A mass shooting at Florida State University in 2025 and multiple suicides contributed to Florida’s decision to pursue legal action.

OpenAI released a statement saying that minors “need significant protection” but said that the company has implemented “industry-leading protections and policies.”

Mass shooting, suicides led to the lawsuit

On April 17 of last year, then-20-year-old Phoenix Ikner shot and killed multiple people on the Florida State University campus.

Court documents revealed that in the hours leading up to the shooting, Ikner consulted ChatGPT to plan the attack.

Last month, the family of Tiru Chabba, one of the people killed in the shooting, filed a lawsuit against OpenAI for the role ChatGPT played in the shooting.

The lawsuit claimed that the conversation Ikner held with the chatbot “would have led any thinking human to conclude he was contemplating an imminent plan to harm others.”

“If this was a human being on the other side of the screen,” Uthmeier commented on the case, “we would be charging them with accessory to commit murder.”

Another lawsuit filed by Florida in April questions if the company “bears criminal responsibility” for the shooting.

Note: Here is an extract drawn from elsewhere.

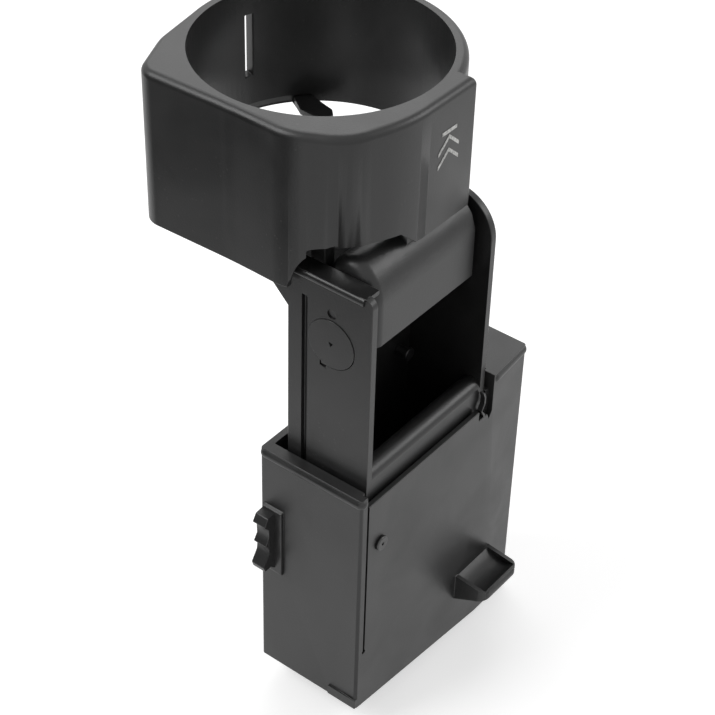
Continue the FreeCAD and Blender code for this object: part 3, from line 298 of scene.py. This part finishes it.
def endsCrowded(edge, marked, radius):
    # Another edge that starts at either end is too short for the rounding to run along
    for vert in edge.verts:
        for other in vert.link_edges:
            if other is edge:
                continue
            length = other.calc_length()
            if other not in marked:
                if length < radius * rounding["plainEnd"]:
                    return True
            elif length < radius * rounding["roundedEnd"]:
                here = edge.other_vert(vert).co - vert.co
                there = other.other_vert(vert).co - vert.co
                if here.angle(there, 0.0) < math.radians(rounding["straight"]):
                    return True
    return False


def dentsLongFace(edge, marked):
    # The rounding would stop where a long smooth edge starts, and pull its faces out of true
    smooth = math.radians(rounding["smoothEdge"])
    for vert in edge.verts:
        others = [other for other in vert.link_edges if other is not edge]
        if any(other in marked for other in others):
            continue
        for other in others:
            if other.calc_length() > rounding["longEdge"] and other.calc_face_angle(0.0) < smooth:
                return True
    return False


def roundableEdges(mesh, edges):
    surface = BVHTree.FromBMesh(mesh)
    corner = math.radians(edges["corner"])
    marked = {edge for edge in mesh.edges if edge.is_manifold and edge.calc_face_angle(0.0) > corner}
    marked = {edge for edge in marked if hasRoom(edge, surface, edges["radius"])}
    while True:
        crowded = {edge for edge in marked
                   if endsCrowded(edge, marked, edges["radius"]) or dentsLongFace(edge, marked)}
        if not crowded:
            return sorted(marked, key=lambda edge: edge.index)
        marked -= crowded


def mouldedPiece(name, nodeName, bodyName, finish, edges):
    mesh = bmesh.new()
    mesh.from_mesh(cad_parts[nodeName].data)
    bmesh.ops.remove_doubles(mesh, verts=mesh.verts, dist=edges["weld"])
    bmesh.ops.dissolve_degenerate(mesh, edges=mesh.edges, dist=edges["weld"])
    bmesh.ops.dissolve_limit(mesh, angle_limit=math.radians(edges["flat"]), verts=mesh.verts,
                             edges=mesh.edges, use_dissolve_boundaries=False)
    mesh.edges.index_update()
    sharp = roundableEdges(mesh, edges)
    mark = mesh.faces.layers.float.new("edge")
    rounded = bmesh.ops.bevel(mesh, geom=sharp, affect="EDGES", offset=edges["radius"],
                              offset_type="OFFSET", segments=edges["segments"], profile=0.5, material=-1,
                              loop_slide=True, clamp_overlap=False)
    for face in rounded["faces"]:
        face[mark] = 1.0
    for face in mesh.faces:
        face.smooth = True
    piece = addObject(name, mesh)
    piece.data.set_sharp_from_angle(angle=math.radians(edges["smooth"]))
    piece.data.materials.append(finishes[finish])
    # Keeps flat faces flat beside their rounded edges
    even = piece.modifiers.new("evenNormals", "WEIGHTED_NORMAL")
    even.mode = edges["even"]
    even.keep_sharp = True
    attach(piece, bodyName)
    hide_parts(nodeName)
    print(name, "faces", len(piece.data.polygons), "rounded edges", len(sharp))


# The ring's curved walls are strips of triangles, so their angles count beside their areas
boxEdges = {"weld": 0.06 * mm, "flat": 0.6, "corner": 40.0, "radius": 0.28 * mm, "segments": 2,
            "smooth": 34.0, "even": "FACE_AREA"}
ringEdges = {**boxEdges, "radius": 0.35 * mm, "segments": 3, "even": "FACE_AREA_WITH_ANGLE"}
capEdges = {**boxEdges, "weld": 0.02 * mm, "radius": 0.12 * mm}

mouldedPiece("housingMoulding", "housing", "housing", "housingBlackPaintedLight", boxEdges)
mouldedPiece("carriageMoulding", "carriage", "carriage", "carriageBlack", boxEdges)
mouldedPiece("ringMoulding", "ring", "ring", "ringBlack", ringEdges)
mouldedPiece("damperCap", "ring_damper", "carriage", "damperBlack", capEdges)
mouldedPiece("panelRivetHead", "panel_rivet", "housing", "blackenedSteel", capEdges)


# Wall behind the ring's swing arch, which hides the gap over the left cheek; it turns with the ring
archWall = {"leftLow": -30.0, "leftHigh": -35.8, "bow": 3, "right": -4.0, "radiusLow": 19.2,
            "radiusHigh": 20.5, "thick": 0.7, "low": -32.0, "high": 50.0, "steps": 20, "y": -22.5, "z": 148.3,
            "smooth": 34.0}


def drawArchWall(sizes):
    mesh = bmesh.new()
    turn = math.radians(sizes["high"] - sizes["low"]) / sizes["steps"]
    strip = []
    for skin, atLeft in ((0.0, True), (sizes["thick"], True), (sizes["thick"], False), (0.0, False)):
        column = []
        for step in range(sizes["steps"] + 1):
            angle = math.radians(sizes["low"]) + turn * step
            share = step / sizes["steps"]
            radius = sizes["radiusLow"] + (sizes["radiusHigh"] - sizes["radiusLow"]) * share + skin
            left = sizes["leftLow"] + (sizes["leftHigh"] - sizes["leftLow"]) * share ** sizes["bow"]
            y = sizes["y"] + radius * math.cos(angle)
            z = sizes["z"] + radius * math.sin(angle)
            column.append(mesh.verts.new((left if atLeft else sizes["right"], y, z)))
        strip.append(column)
    for here, there in zip(strip, strip[1:] + strip[:1]):
        for step in range(sizes["steps"]):
            mesh.faces.new((here[step], here[step + 1], there[step + 1], there[step]))
    for end in (0, sizes["steps"]):
        mesh.faces.new([column[end] for column in strip])
    bmesh.ops.recalc_face_normals(mesh, faces=mesh.faces)
    bmesh.ops.scale(mesh, vec=(mm, mm, mm), verts=mesh.verts)
    for face in mesh.faces:
        face.smooth = True
    piece = addObject("ringArchWall", mesh)
    piece.data.set_sharp_from_angle(angle=math.radians(sizes["smooth"]))
    piece.data.materials.append(finishes["ringBlack"])
    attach(piece, "ring")


drawArchWall(archWall)

# What each solid of the frame is made of
finishNodes = {
    "housingBlackPaintedLight": ("housing", "rear_cover"),
    "carriageBlack": ("carriage",),
    "ringBlack": ("ring",),
    "damperBlack": ("slide_damper", "ring_damper"),
    "platedSteel": ("cover_screws", "spring_anchor", "latch_pin", "guide_pin"),
    "springSteel": ("eject_spring", "hinge_spring"),
    "blackenedSteel": ("retaining_clip", "hinge_pin", "panel_rivet"),
    "rubberBlack": ("stop_buffers", "ring_buffer"),
    "acetalWhite": ("slide_damper_pinion", "latch_follower", "ring_damper_pinion"),
    "acetalBlack": ("slide_rack", "heart_cam", "guide_shoe", "hinge_bush", "ring_gear"),
}
for finish, nodeNames in finishNodes.items():
    for nodeName in nodeNames:
        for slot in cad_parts[nodeName].material_slots:
            slot.material = finishes[finish]
print("nodes given a finish:", sum(len(nodeNames) for nodeNames in finishNodes.values()))


# Pictogram on the ring's flat face: two chevrons and a bar of my own
pictogram = {"x": 2.0, "z": 185.5, "face": -31.0, "proud": 0.05, "wide": 9.5, "rise": 4.2, "stroke": 1.3,
             "step": 4.3, "stepsDown": 0.9, "stepsUp": 0.1, "bar": 1.2, "barGap": 1.2, "barShare": 0.72}
ink = {"speckle": (1400.0, 5.0, 0.7), "speckleRange": (0.36, 0.6), "thin": (0.34, 0.34, 0.33),
       "full": (0.78, 0.78, 0.76), "rough": (0.5, 0.62), "bump": 0.3, "depth": 0.00003}


def whitePrint(look):
    material, tree, shader = newMaterial("paleLabelInk")
    place = addNode(tree, "ShaderNodeTexCoord").outputs["Object"]
    speckle = mapRange(tree, noiseNode(tree, place, *look["speckle"]), *look["speckleRange"], 0.0, 1.0)
    tree.links.new(colourMix(tree, speckle, look["thin"], look["full"]), shader.inputs["Base Color"])
    tree.links.new(mapRange(tree, speckle, 0.0, 1.0, *look["rough"]), shader.inputs["Roughness"])
    addBump(tree, shader, speckle, look["bump"], look["depth"])
    return material


def vertsOf(result):
    return [item for item in result["geom"] if isinstance(item, bmesh.types.BMVert)]


def drawPictogram(sizes):
    mesh = bmesh.new()
    half, stroke = sizes["wide"] / 2, sizes["stroke"]
    upper = sizes["z"] + sizes["step"] * sizes["stepsUp"]
    for low in (sizes["z"] - sizes["step"] * sizes["stepsDown"], upper):
        tips = ((-half, 0.0), (0.0, sizes["rise"]), (half, 0.0))
        lower = [mesh.verts.new((sizes["x"] + x, 0.0, low + z)) for x, z in tips]
        line = [mesh.edges.new((lower[0], lower[1])), mesh.edges.new((lower[1], lower[2]))]
        raised = bmesh.ops.extrude_edge_only(mesh, edges=line)
        bmesh.ops.translate(mesh, vec=(0, 0, stroke), verts=vertsOf(raised))
    barAt = upper + sizes["rise"] + stroke + sizes["barGap"]
    bar = bmesh.ops.create_grid(mesh, x_segments=1, y_segments=1, size=0.5)["verts"]
    bmesh.ops.rotate(mesh, matrix=Matrix.Rotation(math.radians(90), 3, "X"), verts=bar)
    bmesh.ops.scale(mesh, vec=(sizes["wide"] * sizes["barShare"], 1, sizes["bar"]), verts=bar)
    bmesh.ops.translate(mesh, vec=(sizes["x"], 0, barAt), verts=bar)
    top = bmesh.ops.extrude_face_region(mesh, geom=list(mesh.faces))
    bmesh.ops.translate(mesh, vec=(0, -sizes["proud"], 0), verts=vertsOf(top))
    bmesh.ops.recalc_face_normals(mesh, faces=mesh.faces)
    bmesh.ops.translate(mesh, vec=(0, sizes["face"], 0), verts=mesh.verts)
    bmesh.ops.scale(mesh, vec=(mm, mm, mm), verts=mesh.verts)
    piece = addObject("liftPictogram", mesh)
    piece.data.materials.append(whitePrint(ink))
    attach(piece, "ring")


drawPictogram(pictogram)
print("pictogram drawn")


# Floor, lamps, world and camera
studio = {"floor": 3.0, "floorColour": (0.8, 0.8, 0.8), "floorGap": 0.0002, "lift": 0.5, "world": 0.3}
darkCard = {"near": -0.2, "far": -0.5, "front": -0.02, "back": 1.3, "top": 0.4, "lift": 0.0004,
            "colour": (0.01, 0.01, 0.01)}
matte = {"Roughness": 0.9, "Specular IOR Level": 0.1}


def matteMaterial(name, colour):
    material, tree, shader = newMaterial(name)
    shader.inputs["Base Color"].default_value = (*colour, 1.0)
    for label, number in matte.items():
        shader.inputs[label].default_value = number
    return material, tree, shader


def raysThatLook(tree):
    # Camera, glossy and transmission rays see the studio brighter than it lights
    path = addNode(tree, "ShaderNodeLightPath")
    seen = mathNode(tree, "MAXIMUM", path.outputs["Is Camera Ray"], path.outputs["Is Glossy Ray"])
    return mathNode(tree, "MAXIMUM", seen, path.outputs["Is Transmission Ray"])


def makeFloor(settings):
    mesh = bmesh.new()
    bmesh.ops.create_grid(mesh, x_segments=1, y_segments=1, size=settings["floor"])
    bmesh.ops.translate(mesh, vec=(0, 0, cadBox[0][2] - settings["floorGap"]), verts=mesh.verts)
    floor = addObject("floor", mesh)
    material, tree, shader = matteMaterial("paleFloor", settings["floorColour"])
    glow = addNode(tree, "ShaderNodeEmission")
    glow.inputs["Color"].default_value = (1.0, 1.0, 1.0, 1.0)
    tree.links.new(mathNode(tree, "MULTIPLY", raysThatLook(tree), settings["lift"]), glow.inputs["Strength"])
    both = addNode(tree, "ShaderNodeAddShader")
    tree.links.new(shader.outputs[0], both.inputs[0])
    tree.links.new(glow.outputs[0], both.inputs[1])
    tree.links.new(both.outputs[0], tree.nodes["Material Output"].inputs["Surface"])
    floor.data.materials.append(material)


def makeDarkCard(card):
    # A black card beside the left wall, as in a photo studio: only reflections see it
    mesh = bmesh.new()
    low = cadBox[0][2] + card["lift"]
    profile = ((card["near"], low), (card["far"], low), (card["far"], card["top"]))
    rows = [[mesh.verts.new((x, y, z)) for x, z in profile] for y in (card["front"], card["back"])]
    for step in range(len(profile) - 1):
        mesh.faces.new((rows[0][step], rows[0][step + 1], rows[1][step + 1], rows[1][step]))
    holder = addObject("darkCard", mesh)
    holder.data.materials.append(matteMaterial("matBlackCard", card["colour"])[0])
    for ray in ("camera", "diffuse", "shadow", "transmission", "volume_scatter"):
        setattr(holder, "visible_" + ray, False)


def makeWorld(settings):
    world = bpy.data.worlds.new("studio")
    scene.world = world
    world.use_nodes = True
    tree = world.node_tree
    lit = tree.nodes["Background"]
    lit.inputs["Color"].default_value = (1, 1, 1, 1)
    strength = mapRange(tree, raysThatLook(tree), 0.0, 1.0, settings["world"], 1.0)
    tree.links.new(strength, lit.inputs["Strength"])


def addLamp(name, place, target, size, power):
    lamp = bpy.data.lights.new(name, "AREA")
    lamp.shape = "RECTANGLE"
    lamp.size, lamp.size_y = size
    lamp.energy = power
    holder = bpy.data.objects.new(name, lamp)
    holder.location = place
    holder.rotation_euler = (Vector(target) - Vector(place)).to_track_quat("-Z", "Y").to_euler()
    holder.visible_camera = False
    scene.collection.objects.link(holder)


# Place, target, size and power of each lamp
lamps = {
    "overheadBack": ((0.5, 0.4, 0.88), (0, 0, 0.15), (0.8, 0.8), 3.4),
    "overheadLeft": ((-0.62, 0.42, 0.78), (0, 0, 0.1), (0.55, 0.55), 5.0),
    "frontRight": ((0.56, -0.6, 0.58), (0, 0, 0.12), (0.42, 0.42), 2.2),
}
viewpoint = {"azimuth": -52.89, "elevation": 38.90, "roll": 1.71, "place": (-0.3756, -0.2873, 0.4794),
             "sensor": 36.0, "focalPixels": 1950, "picturePixels": 715, "nearest": 0.01}


def makeCamera(view):
    azimuth, elevation, roll = (math.radians(view[turn]) for turn in ("azimuth", "elevation", "roll"))
    right = Vector((math.cos(azimuth), math.sin(azimuth), 0))
    level = math.cos(elevation)
    forward = Vector((-math.sin(azimuth) * level, math.cos(azimuth) * level, -math.sin(elevation)))
    up = right.cross(forward)
    across = right * math.cos(roll) + up * math.sin(roll)
    above = up * math.cos(roll) - right * math.sin(roll)
    data = bpy.data.cameras.new("camera")
    data.sensor_width = view["sensor"]
    data.lens = view["sensor"] * view["focalPixels"] / view["picturePixels"]
    data.clip_start = view["nearest"]
    camera = bpy.data.objects.new("camera", data)
    turned = Matrix((across, above, -forward)).transposed().to_4x4()
    camera.matrix_world = Matrix.Translation(view["place"]) @ turned
    scene.collection.objects.link(camera)
    scene.camera = camera


makeFloor(studio)
makeDarkCard(darkCard)
makeWorld(studio)
for lampName, (place, target, size, power) in lamps.items():
    addLamp(lampName, place, target, size, power)
makeCamera(viewpoint)
scene.view_settings.view_transform = "Standard"
print("studio set")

In the newest lawsuit, Florida claims that “vulnerable people have been encouraged into suicide,” and others have been subject to “public humiliation” due to the company’s services.

Among other grievances, the court filing lists the loss of critical thinking skills and addictions developed by minors as additional reasons for the lawsuit.

OpenAI says ChatGPT did not encourage FSU shooting

In response to Florida’s actions, OpenAI released a statement detailing what it does to protect users.

“We built safety for minors directly into our products,” the company stated, “including … an age prediction tool … and giving parents tools to monitor their kids’ use of AI.”

The company also stated last year that the mass shooting at Florida State University “was a tragedy, but ChatGPT is not responsible for this terrible crime.”

“In this case,” the company continued, “ChatGPT provided factual responses to questions with information that could be found broadly across public sources on the internet, and it did not encourage or promote illegal or harmful activity.”

On Monday, OpenAI’s biggest competitor, Anthropic, filed to become a public company. OpenAI has been working with bankers, according to The Wall Street Journal, to go public as well.

The lawsuit presents OpenAI with another obstacle in its competition with Anthropic.

Potential changes to AI products

The lawsuit notes that the free version of ChatGPT “[does] not require any parental consent from users” and lacks “any age verification requirements.”

OpenAI is also accused of “designing, offering and maintaining a dangerous online product where harmful information such as tips on eating disorders, self-harm, and mass murder are readily available, including to young children,” the filing reads.

Potential changes to the product could include age verification for children, parental consent requirements and increased safety measures surrounding data collection.

Further, the state requests that the company be required to directly disclose the risks of ChatGPT.

The lawsuit follows a wave of landmark lawsuits against other tech giants such as Google, Meta and Snap Inc. Courts have begun holding companies increasingly liable for harm to their users.